文字数、文字数……と暑い中で張り切らせていただきました。
ちょっとした暑い夏にはいいかな、と思います。
生きていれば、必ずと言っていいほど間違いを犯す。
問われた問題用紙の出題内容に沿って答える……そう簡単なものではなく、人生における最大の欠点。
誰にだってあり得る可能性で、絶対にないとは言いにくいもの。
忘れられない思い出の中にもたくさんある。
♢
例えば、仲が良かった幼馴染みの女の子。
幼い頃から積極的に動く活発的な子だと想定しよう。
何事にも危なっかしい、誰かが見ていなければブレーキのない暴走車になってしまうだろう。
そんな女の子とは対照的に僕は消極的で自ら進んでなどしない、内気な少年。
当然、二人は平行線。

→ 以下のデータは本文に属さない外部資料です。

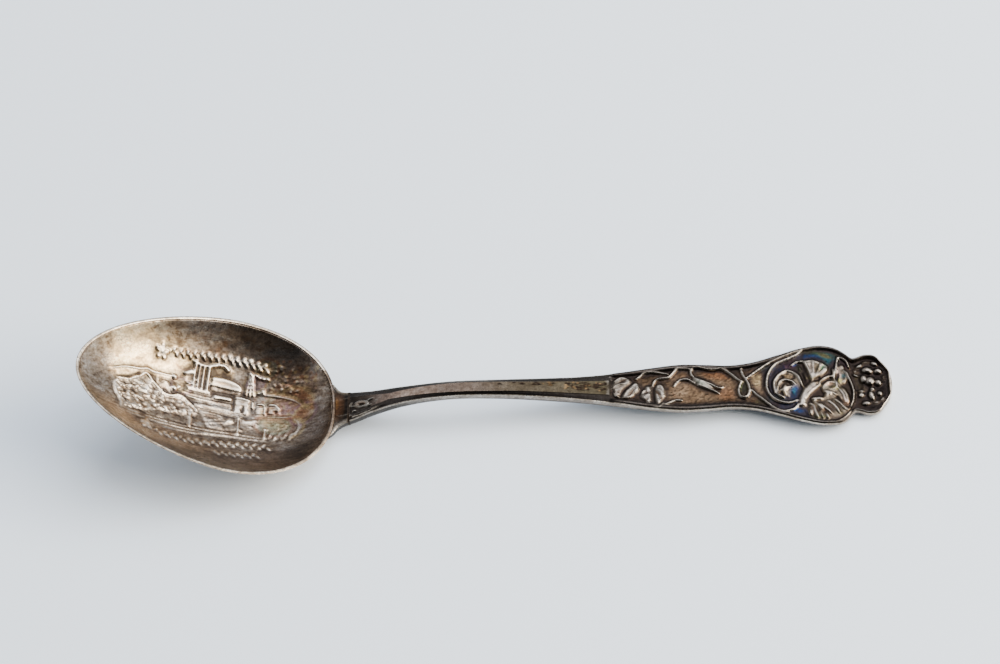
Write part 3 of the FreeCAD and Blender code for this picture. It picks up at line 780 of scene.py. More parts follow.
def make_bowl():
    """The bowl: its struck inside, its plain back, the rim between them, and the neck's stub."""
    shell = Shell()

    def density(u):
        ends = 1 / np.sqrt(np.minimum(u, BOWL_LENGTH - u) + 0.03)
        return 1 + 1.2 * ends + 2.2 * ((u > 4) & (u < 40))

    share = spread(0, BOWL_LENGTH, BOWL_ROWS, density) / BOWL_LENGTH
    inner_u = RIM_LAND + (BOWL_LENGTH - 2 * RIM_LAND) * share
    outer_u = BOWL_LENGTH * share
    inner_v = spread(
        -1, 1, BOWL_COLUMNS, lambda v: 1 + 1.6 * (np.abs(v) < 0.74) + 0.25 / np.sqrt(1.02 - np.abs(v)),
    )
    outer_v = spread(-1, 1, BOWL_BACK_COLUMNS, lambda v: 1 + 0.4 / np.sqrt(1.02 - np.abs(v)))

    u = inner_u[:, None] + 0 * inner_v[None, :]
    part = 0 * u + inner_v[None, :]
    across = bowl_half_width(inner_u, RIM_LAND)[:, None] * inner_v[None, :]
    base = bowl_to_world(u, across, bowl_inside(u, part))
    relief = Relief(BOWL_LENGTH - u, across, GREY, BOWL_SEED)
    bowl_relief(relief)
    bowl_tone(relief)
    relief.grain(0.012, 1.0)
    raised = blurred(relief.grid(), 1)
    side_fade = np.clip((1 - np.abs(part)) / 0.06, 0, 1)
    end_fade = np.clip(np.minimum(share, 1 - share)[:, None] / 0.02, 0, 1)
    raised = raised * (side_fade * end_fade)
    normal = np.cross(np.gradient(base, axis=0), np.gradient(base, axis=1))
    normal = normal / np.maximum(np.linalg.norm(normal, axis=-1, keepdims=True), 1e-9)
    normal[normal[..., 2] < 0] *= -1
    top = base + normal * raised[..., None]
    detail = blurred(raised, 1) - blurred(raised, 6)
    top_index = shell.pinched(top, high=detail, tone=relief.tone.reshape(u.shape + (3,)))

    out_part = 0 * outer_u[:, None] + outer_v[None, :]
    out_u = outer_u[:, None] + 0 * outer_v[None, :]
    back_across = bowl_half_width(outer_u)[:, None] * outer_v[None, :]
    back = bowl_to_world(out_u, back_across, bowl_outside(out_u, out_part))
    back[..., 2] = np.maximum(back[..., 2], CLEARANCE)
    back_index = shell.pinched(back, tone=SILVER)

    def loop(index):
        """Point numbers round a grid's edge, up one side and down the other."""
        return np.concatenate([index[:, -1], index[-2:0:-1, 0]])

    inner_loop = np.concatenate([inner_u, inner_u[-2:0:-1]])
    outer_loop = np.concatenate([outer_u, outer_u[-2:0:-1]])
    sign = np.concatenate([np.ones(BOWL_ROWS), -np.ones(BOWL_ROWS - 2)])
    inner_w = bowl_half_width(inner_loop, RIM_LAND) * sign
    outer_w = bowl_half_width(outer_loop) * sign
    bands = [loop(top_index)]
    for outward, drop in ((0.04, 0.08), (0.16, 0.015), (0.45, 0.0), (0.78, 0.0), (0.95, 0.035)):
        band_u = inner_loop + (outer_loop - inner_loop) * outward
        band_across = inner_w + (outer_w - inner_w) * outward
        near_neck = np.clip(1.8 - inner_loop / 1.6, 0, 1)[:, None]
        # painted light on the rim: its tone is darker on the near side and brightest on the far side, and its
        # rubbed-bright wear is painted stronger on the far side
        bright = np.interp(band_across, [-15.0, -2.0, 8.0], [0.48, 0.55, 1.0])[:, None]
        shade = bright * np.array(SILVER) * (1 - near_neck) + 0.75 * np.array(DUSK) * near_neck
        rim_wear_and_sheen = np.interp(band_across, [-12.0, 4.0], [0.025, 0.045]) * (1 - near_neck[:, 0])
        band = bowl_to_world(band_u, band_across, rim_height(outer_loop) - drop)
        bands.append(shell.add(band, high=rim_wear_and_sheen, tone=shade))
    bands.append(loop(back_index))
    shell.faces += grid_faces(top_index)
    shell.faces += grid_faces(back_index, flip=True)
    shell.faces += grid_faces(np.stack([np.append(band, band[0]) for band in bands], 0))
    stub = np.linspace(STUB_START, SEAM_STATION, STUB_ROWS)
    add_bar(shell, stub, STUB_COLUMNS, STUB_BACK_COLUMNS, under_bowl=True)
    return shell.piece("struck_bowl")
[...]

決して合うはずもなく女の子が強引に手を引くことが何度もあった。
お互いに泣いて、笑って、嬉しくて……いつしか二人は同じ道を歩いていたかもしれない。
それから僕たちは十年後、約束を交わした。
『結婚』などと交わした誓いなんて、結局は別々に違う相手を好きになり離れていく。
だから半信半疑である今も忘れることのない話だ。
だが、そんな十年後のある日…………電話が鳴った。
電話の相手は女の子の母親。酷く泣いていてまともに言葉さえも聞き取れなかったが、『病院』という言葉を聞いて一目散に駆けつけた。
病院へ向かう途中、車のクラクションが大きく聞こえたが所構わず走り抜けた。
病院に辿り着くと酷く泣いている女の子の母親と何も喋らず俯いている女の子が椅子に座っていた。
声を掛けても、何も呟くこともない。
怪我とかしたのかと思ったが、特に外傷はなさそう。
呆れて言葉も出ないけど心配して損した。
さて、帰ろうかな……ん? なんで親父が?
病院に駆けつけるように息を荒くして説明を聞いている親父を見るのは久しぶりだな。
なんだか新鮮さだな、十年振りかこういう光景も。
……今度こそ、帰るか。皆して無視しやがって。
後で覚えとけよな、はははっ。
ーーーーなんで、そんな泣いてんだよ。
僕はここにいるだろ? そんなに怒らせた?
ねぇ、みんなどこ行くのさ……ねぇ!
『御子息様は……残念ながら……』
『そうですか……』
眠るように横たわるのは……僕だった。
聞く話によると、トラックに轢かれたことによる事故死。
ーーーーそっか、だから皆……泣いてたんだ。
手元から足先を見ると光の粒になって消えている。
しょうがないかな。諦めがつくどころか、何も未練なんて…………、
『ずっと、好きだったのに……! バカッ……!』
ーーーーそうだな、一つあったな……
僕も、ずっと好きだったよ…………
『君に会いたい……!』
「君に会いたかった……」
これが、僕の人生最大の間違い。